Bottom Line: A masterclass in analog fetishism that strips the "hacker" mythos of its Hollywood flash and replaces it with the cold, mechanical satisfaction of a perfectly executed script.
The brilliance of Quadrilateral Cowboy lies in its rejection of the reflex. Most stealth games punish a lack of agility; this game punishes a lack of foresight. The gameplay loop is an iterative process of scouting, scripting, and executing. You walk up to a locked door, deploy your deck, and type door1.open(3). The door clicks open for three seconds. Simple. But when you need to disable a camera, open a gate, and trigger a jump pad in a synchronized window of eight seconds, the game reveals its true depth.
The Syntax of Stealth
The interface is the game. By forcing players to interact via a command line, Blendo Games creates a sense of agency that a simple "press E to hack" prompt could never achieve. You aren't just watching a progress bar; you are defining the parameters of the world's physics. There is a specific, nerdy thrill in typing cam1.off(5) and hearing the mechanical whir of a security lens losing power exactly when you predicted it would. This isn't "real" coding—the syntax is intentionally forgiving—but it captures the logic of programming perfectly. It rewards the player for thinking in sequences and contingencies.
Spatial Logic and Gadgetry
As the heists grow in complexity, the introduction of the Weevil and the portable jump pad shifts the focus from simple binary states (on/off) to spatial navigation. You find yourself navigating a miniature robot through a vent system while simultaneously timing a script to shut off a laser grid that the robot is about to cross. The friction here is intentional. The gadgets aren't "magic"; they are tools with physical limitations, battery lives, and deployment times.

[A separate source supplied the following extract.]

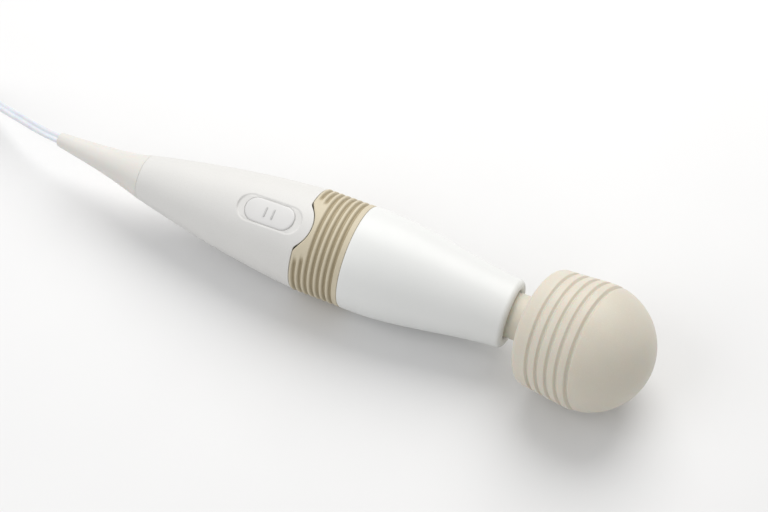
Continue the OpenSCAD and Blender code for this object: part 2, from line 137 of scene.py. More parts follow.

Narrative Through Atmosphere
What is perhaps most impressive is how much story is told without a single line of spoken dialogue. The world is built through environmental storytelling. You see the lived-in apartments of your crew, the cluttered desks, the stacks of floppy disks, and the posters on the walls. It creates a sense of camaraderie and history that feels more authentic than a dozen cutscenes. You understand these people by the tech they use and the spaces they inhabit.
However, the experience is not without its limitations. The campaign is notoriously brief, clocking in at around five hours. Just as the mechanics begin to demand true mastery—specifically when you start coordinating three different agents—the credits roll. There is a sense that the logic puzzles could have pushed further into the "hardcore" territory. The difficulty curve plateaus early, leaving veteran puzzle fans wishing for a "Pro" mode that demanded more complex syntax or tighter timing windows. Nevertheless, the time spent in this world is so dense with style and "Aha!" moments that the brevity feels more like a choice of pacing than a lack of content.